Process the fact that the same person is responsible for this paper and that tome on GR, and did his PhD work in a third area, and you can begin to get an idea of how great he was.
Did any of you youngsters ever hear of his "first moral principle", which was that you should never compute something (numerically) unless you already know the answer (order of magnitude) from basic physical reasoning? I don't know if it can actually be attributed to him, but it fits.
One of my current professors (also probably in his 80s) regularly gets his lecture notes out of order and doesn't notice.

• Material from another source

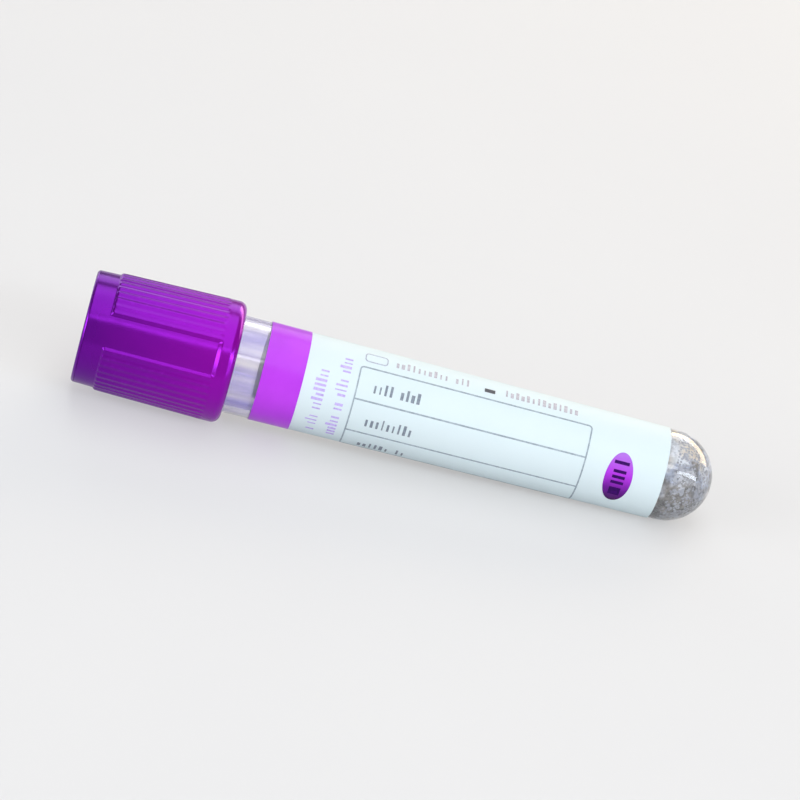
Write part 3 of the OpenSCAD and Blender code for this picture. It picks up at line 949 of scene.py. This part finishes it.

The New York Times obituary was a source among many for composing the poem that I wrote about Wheeler, and posted at Cosmic Variance (comment #63).
I gave a hardcopy to Kip Thorne at Caltech yesterday, when I extended my condolences, as Kip was directly a student and long-time friend of Wheeler, and it was the GR bible (GRAVITATION by Thorne, Misner, Wheeler) that I studied from at Caltech when it was still in spiral-bound pre-print.
The more one knows about Wheeler, the more biographical details you can find embedded in the poem, such as Matterhorn being the H-bomb project that followed the Manhattan Project.
The poem uses the unusual rhyme scheme ABCCBA in each sestain, to indicate Symmetry. But the symmetry is deliberately broken, to also give them poem a prime number of lines. The many quotes from Wheeler embedded explicitly in the poem are amazingly poetic in and of themselves.
Other quotes of his I have, in the past, used to build whole poems, one per quote, such as his: "Space tells mass how to move" while "mass tells space how to curve."